**Task to carry out**
Copy, character for character, the lines running from the one with "arcs = plate.edges().filter_by(GeomType.CIRCLE)" to the one with "points = [vertex.co", ends included. Leave out every other line.

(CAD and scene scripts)

· · ·

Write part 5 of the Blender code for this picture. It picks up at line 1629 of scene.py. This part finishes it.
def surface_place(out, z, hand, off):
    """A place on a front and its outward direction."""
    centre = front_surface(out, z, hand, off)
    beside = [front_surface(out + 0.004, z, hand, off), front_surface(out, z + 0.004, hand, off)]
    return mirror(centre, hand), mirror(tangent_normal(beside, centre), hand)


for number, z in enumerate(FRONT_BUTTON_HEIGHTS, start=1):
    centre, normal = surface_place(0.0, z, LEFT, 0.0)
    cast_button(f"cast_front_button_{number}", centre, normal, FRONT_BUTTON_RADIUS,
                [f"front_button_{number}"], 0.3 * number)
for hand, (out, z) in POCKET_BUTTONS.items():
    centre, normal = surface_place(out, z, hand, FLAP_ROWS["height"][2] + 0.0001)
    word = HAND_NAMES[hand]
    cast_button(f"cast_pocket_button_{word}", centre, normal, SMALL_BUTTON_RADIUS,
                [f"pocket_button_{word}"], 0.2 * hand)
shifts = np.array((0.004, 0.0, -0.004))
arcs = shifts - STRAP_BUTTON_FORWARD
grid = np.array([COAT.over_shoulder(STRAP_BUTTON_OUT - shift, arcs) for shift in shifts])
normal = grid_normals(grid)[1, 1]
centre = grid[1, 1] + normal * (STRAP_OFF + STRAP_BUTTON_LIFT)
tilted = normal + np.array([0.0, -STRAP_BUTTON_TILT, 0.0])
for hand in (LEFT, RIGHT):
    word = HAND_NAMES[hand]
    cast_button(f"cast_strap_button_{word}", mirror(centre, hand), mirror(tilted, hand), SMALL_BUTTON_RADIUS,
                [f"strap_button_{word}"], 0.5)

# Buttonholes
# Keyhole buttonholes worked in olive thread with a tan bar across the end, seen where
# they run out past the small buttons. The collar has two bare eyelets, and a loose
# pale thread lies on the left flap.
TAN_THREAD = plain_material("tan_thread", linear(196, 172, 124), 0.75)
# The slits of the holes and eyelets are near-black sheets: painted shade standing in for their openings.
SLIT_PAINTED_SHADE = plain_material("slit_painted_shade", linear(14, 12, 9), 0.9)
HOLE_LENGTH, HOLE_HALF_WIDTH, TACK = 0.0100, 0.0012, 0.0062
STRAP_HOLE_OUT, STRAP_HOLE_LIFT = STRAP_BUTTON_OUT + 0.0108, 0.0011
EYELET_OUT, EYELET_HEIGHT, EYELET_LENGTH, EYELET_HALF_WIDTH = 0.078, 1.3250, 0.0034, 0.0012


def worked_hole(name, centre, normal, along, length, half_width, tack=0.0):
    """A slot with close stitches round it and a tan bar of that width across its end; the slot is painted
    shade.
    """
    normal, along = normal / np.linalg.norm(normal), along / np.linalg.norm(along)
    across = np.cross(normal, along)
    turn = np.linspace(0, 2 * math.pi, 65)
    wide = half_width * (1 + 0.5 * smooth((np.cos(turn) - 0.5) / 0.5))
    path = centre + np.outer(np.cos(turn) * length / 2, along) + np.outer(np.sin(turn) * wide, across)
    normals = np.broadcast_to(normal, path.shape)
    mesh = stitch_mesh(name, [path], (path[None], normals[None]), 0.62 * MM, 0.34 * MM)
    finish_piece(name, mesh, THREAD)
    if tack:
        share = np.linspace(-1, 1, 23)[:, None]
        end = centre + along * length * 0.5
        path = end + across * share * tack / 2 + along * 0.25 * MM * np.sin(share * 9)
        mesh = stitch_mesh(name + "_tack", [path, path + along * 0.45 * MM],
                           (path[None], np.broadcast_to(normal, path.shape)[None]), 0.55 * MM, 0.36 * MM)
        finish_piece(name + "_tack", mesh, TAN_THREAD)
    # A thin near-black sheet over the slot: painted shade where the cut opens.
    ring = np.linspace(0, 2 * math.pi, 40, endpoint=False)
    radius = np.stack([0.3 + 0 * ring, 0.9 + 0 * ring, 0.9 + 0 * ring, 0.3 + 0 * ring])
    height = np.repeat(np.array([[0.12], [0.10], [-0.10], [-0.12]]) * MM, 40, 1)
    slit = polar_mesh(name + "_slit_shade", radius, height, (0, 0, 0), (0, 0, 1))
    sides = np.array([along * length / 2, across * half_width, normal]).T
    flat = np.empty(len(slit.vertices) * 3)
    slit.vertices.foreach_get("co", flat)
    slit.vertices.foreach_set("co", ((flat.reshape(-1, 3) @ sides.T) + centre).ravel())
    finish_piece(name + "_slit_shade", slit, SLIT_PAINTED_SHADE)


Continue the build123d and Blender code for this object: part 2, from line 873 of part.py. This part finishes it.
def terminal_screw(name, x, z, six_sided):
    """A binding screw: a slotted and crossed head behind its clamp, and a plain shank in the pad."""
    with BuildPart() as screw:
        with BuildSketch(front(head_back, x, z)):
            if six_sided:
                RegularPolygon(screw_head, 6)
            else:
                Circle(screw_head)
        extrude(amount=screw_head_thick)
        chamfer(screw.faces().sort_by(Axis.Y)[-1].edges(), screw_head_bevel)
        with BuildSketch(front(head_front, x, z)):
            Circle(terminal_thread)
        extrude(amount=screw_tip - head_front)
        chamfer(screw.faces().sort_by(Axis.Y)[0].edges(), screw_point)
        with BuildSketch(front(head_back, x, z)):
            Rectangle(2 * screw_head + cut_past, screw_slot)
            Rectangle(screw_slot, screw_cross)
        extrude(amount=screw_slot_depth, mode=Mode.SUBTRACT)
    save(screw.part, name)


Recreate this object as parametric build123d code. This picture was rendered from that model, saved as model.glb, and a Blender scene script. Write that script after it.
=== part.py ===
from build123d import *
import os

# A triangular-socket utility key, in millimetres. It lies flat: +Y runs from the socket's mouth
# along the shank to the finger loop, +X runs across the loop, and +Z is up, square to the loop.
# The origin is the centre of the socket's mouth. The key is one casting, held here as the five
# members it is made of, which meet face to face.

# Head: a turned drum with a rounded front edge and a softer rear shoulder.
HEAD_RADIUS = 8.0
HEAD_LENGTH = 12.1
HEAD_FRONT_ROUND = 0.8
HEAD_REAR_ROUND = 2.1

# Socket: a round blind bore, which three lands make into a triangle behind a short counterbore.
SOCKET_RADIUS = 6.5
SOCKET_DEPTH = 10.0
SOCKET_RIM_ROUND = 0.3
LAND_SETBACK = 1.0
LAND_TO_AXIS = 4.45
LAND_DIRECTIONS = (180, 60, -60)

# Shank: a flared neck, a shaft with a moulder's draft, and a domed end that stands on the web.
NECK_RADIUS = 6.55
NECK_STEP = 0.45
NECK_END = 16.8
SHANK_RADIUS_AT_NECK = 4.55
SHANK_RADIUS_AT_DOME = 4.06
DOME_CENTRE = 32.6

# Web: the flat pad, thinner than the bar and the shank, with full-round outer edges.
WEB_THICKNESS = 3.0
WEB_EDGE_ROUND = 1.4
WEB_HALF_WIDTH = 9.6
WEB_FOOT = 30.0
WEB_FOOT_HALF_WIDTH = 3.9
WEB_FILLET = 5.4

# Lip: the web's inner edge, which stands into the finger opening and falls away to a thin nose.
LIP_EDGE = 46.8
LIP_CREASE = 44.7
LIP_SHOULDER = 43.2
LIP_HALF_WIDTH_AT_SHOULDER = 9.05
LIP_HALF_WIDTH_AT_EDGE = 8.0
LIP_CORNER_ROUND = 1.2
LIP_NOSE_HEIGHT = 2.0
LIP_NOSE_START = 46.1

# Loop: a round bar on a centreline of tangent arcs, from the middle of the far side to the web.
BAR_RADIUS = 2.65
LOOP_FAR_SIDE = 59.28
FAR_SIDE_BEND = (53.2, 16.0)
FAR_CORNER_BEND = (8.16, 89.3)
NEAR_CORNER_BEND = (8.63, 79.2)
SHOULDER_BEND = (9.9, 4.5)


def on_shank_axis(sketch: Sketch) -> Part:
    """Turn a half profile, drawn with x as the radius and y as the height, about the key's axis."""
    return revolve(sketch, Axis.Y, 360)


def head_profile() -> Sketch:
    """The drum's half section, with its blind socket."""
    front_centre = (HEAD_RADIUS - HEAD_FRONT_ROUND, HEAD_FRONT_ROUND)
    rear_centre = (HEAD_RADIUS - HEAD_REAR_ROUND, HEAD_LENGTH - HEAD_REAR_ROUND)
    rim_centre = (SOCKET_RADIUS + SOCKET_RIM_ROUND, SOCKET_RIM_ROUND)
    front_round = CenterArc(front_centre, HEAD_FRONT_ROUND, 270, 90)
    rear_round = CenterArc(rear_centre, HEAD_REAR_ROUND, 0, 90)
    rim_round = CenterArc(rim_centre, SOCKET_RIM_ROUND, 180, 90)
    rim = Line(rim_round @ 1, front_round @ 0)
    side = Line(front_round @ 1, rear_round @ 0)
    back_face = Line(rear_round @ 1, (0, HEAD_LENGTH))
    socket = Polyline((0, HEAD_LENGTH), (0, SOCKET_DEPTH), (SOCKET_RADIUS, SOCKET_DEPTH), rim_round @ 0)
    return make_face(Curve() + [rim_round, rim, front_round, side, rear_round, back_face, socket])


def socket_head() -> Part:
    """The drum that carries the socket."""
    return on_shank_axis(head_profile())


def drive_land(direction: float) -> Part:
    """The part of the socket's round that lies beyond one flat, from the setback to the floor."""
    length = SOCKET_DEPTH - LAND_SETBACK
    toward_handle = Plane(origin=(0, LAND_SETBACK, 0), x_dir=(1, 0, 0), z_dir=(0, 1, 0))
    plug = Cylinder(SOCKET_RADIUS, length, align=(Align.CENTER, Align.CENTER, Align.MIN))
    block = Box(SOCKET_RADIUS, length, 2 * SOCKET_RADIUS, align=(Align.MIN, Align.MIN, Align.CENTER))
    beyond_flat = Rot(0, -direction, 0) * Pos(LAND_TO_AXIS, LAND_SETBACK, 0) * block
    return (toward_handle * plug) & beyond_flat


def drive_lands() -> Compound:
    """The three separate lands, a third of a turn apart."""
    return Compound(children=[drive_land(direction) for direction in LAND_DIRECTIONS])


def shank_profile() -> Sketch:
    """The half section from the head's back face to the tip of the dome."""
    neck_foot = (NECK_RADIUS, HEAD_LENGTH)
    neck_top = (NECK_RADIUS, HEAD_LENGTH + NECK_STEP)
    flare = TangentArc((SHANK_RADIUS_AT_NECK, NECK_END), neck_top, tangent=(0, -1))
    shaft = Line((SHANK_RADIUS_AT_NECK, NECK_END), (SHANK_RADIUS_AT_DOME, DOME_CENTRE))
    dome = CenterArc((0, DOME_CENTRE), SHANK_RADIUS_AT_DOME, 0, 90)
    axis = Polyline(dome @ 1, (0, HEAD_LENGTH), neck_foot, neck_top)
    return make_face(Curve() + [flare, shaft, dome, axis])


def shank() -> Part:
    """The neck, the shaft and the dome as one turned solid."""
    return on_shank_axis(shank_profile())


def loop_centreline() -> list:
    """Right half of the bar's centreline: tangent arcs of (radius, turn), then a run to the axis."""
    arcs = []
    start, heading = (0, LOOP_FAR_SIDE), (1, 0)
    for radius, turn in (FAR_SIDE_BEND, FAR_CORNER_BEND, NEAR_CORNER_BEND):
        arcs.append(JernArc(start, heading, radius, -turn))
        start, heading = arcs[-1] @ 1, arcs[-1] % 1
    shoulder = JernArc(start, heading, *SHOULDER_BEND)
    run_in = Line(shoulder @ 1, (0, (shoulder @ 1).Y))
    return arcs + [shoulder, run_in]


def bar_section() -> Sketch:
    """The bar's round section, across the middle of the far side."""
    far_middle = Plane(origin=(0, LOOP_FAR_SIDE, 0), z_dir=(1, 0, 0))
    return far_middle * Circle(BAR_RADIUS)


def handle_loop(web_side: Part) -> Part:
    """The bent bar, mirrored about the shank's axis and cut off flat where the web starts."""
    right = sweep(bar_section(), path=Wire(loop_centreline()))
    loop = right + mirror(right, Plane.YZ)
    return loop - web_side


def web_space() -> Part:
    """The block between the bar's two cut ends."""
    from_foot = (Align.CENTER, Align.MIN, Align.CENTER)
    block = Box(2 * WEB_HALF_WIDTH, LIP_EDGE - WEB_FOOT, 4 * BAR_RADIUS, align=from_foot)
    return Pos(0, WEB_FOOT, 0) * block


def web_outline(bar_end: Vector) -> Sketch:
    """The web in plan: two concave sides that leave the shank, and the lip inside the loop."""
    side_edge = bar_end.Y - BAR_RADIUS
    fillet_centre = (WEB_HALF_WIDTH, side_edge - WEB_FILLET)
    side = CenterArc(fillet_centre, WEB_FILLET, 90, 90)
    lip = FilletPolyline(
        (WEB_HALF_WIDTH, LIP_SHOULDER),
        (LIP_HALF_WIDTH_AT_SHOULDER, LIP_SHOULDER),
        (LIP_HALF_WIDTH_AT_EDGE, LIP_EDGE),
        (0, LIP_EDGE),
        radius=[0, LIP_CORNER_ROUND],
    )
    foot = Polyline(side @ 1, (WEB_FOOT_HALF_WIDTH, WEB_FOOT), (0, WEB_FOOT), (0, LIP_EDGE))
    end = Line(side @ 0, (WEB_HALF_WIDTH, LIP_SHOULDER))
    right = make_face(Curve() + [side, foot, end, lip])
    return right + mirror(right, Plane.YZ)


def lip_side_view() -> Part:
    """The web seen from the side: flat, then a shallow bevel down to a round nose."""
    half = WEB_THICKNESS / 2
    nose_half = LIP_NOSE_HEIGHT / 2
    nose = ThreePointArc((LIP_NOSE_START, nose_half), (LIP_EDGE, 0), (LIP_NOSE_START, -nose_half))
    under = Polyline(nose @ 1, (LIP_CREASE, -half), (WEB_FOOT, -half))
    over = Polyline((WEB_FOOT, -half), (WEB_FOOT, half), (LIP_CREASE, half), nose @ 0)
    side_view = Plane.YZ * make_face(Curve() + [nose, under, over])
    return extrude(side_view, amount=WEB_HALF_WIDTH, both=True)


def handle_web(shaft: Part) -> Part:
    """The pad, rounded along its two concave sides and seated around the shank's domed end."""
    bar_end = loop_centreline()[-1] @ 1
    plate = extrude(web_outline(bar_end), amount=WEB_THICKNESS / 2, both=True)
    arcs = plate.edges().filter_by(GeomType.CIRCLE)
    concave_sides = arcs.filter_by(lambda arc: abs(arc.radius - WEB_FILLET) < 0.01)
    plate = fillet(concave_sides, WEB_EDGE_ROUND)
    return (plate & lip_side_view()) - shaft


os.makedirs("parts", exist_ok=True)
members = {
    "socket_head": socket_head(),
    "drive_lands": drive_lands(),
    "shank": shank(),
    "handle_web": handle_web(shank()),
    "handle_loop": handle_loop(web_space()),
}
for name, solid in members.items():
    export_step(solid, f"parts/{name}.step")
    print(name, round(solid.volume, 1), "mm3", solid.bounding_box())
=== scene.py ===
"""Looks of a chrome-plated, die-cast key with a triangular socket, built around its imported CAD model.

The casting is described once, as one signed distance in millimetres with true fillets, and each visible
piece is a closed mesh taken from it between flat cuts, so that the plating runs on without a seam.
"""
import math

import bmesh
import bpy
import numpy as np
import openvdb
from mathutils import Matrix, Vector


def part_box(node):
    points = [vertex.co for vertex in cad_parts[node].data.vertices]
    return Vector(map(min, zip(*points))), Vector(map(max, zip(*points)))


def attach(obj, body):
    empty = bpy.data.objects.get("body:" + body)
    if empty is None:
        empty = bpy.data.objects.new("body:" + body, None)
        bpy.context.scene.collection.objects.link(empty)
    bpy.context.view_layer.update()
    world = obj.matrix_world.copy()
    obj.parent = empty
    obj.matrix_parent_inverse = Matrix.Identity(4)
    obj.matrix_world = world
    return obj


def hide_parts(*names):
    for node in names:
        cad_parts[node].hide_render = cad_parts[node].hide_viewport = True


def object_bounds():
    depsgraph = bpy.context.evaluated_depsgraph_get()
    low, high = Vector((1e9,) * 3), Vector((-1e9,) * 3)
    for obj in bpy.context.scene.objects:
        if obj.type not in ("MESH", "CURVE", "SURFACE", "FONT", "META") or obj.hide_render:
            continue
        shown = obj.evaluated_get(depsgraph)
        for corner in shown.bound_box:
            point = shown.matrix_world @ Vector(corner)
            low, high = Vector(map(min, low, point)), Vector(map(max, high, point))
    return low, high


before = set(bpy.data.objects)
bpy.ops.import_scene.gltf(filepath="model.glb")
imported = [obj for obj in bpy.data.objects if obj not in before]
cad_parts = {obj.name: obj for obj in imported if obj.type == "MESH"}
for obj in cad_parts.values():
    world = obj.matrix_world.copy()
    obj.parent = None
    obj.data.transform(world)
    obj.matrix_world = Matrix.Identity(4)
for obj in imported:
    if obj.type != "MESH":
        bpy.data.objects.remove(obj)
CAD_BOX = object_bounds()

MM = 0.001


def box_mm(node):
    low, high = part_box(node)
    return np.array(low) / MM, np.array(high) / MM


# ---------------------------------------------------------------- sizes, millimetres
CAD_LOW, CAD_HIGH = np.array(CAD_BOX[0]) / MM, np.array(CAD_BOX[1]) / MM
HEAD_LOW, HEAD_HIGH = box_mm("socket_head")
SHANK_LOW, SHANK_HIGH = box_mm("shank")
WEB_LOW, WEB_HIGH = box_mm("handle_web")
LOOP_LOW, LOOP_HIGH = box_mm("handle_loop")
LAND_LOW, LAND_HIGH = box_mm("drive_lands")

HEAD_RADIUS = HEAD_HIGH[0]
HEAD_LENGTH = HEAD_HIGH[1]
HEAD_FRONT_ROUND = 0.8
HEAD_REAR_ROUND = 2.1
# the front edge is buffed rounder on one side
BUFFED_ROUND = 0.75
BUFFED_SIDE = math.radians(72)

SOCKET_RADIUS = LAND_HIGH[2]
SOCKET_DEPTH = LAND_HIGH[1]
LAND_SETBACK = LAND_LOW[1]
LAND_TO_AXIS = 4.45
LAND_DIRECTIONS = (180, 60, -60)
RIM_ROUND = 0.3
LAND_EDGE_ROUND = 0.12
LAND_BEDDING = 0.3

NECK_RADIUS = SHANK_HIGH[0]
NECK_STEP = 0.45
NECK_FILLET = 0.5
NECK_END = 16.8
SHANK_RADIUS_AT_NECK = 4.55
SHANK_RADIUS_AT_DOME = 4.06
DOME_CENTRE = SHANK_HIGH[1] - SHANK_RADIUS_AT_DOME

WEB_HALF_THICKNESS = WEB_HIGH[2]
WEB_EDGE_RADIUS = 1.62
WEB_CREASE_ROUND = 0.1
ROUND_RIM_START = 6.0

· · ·

**Problem solution**
    arcs = plate.edges().filter_by(GeomType.CIRCLE)
    concave_sides = arcs.filter_by(lambda arc: abs(arc.radius - WEB_FILLET) < 0.01)
    plate = fillet(concave_sides, WEB_EDGE_ROUND)
    return (plate & lip_side_view()) - shaft


os.makedirs("parts", exist_ok=True)
members = {
    "socket_head": socket_head(),
    "drive_lands": drive_lands(),
    "shank": shank(),
    "handle_web": handle_web(shank()),
    "handle_loop": handle_loop(web_space()),
}
for name, solid in members.items():
    export_step(solid, f"parts/{name}.step")
    print(name, round(solid.volume, 1), "mm3", solid.bounding_box())
=== scene.py ===
"""Looks of a chrome-plated, die-cast key with a triangular socket, built around its imported CAD model.

The casting is described once, as one signed distance in millimetres with true fillets, and each visible
piece is a closed mesh taken from it between flat cuts, so that the plating runs on without a seam.
"""
import math

import bmesh
import bpy
import numpy as np
import openvdb
from mathutils import Matrix, Vector


def part_box(node):
    points = [vertex.co for vertex in cad_parts[node].data.vertices]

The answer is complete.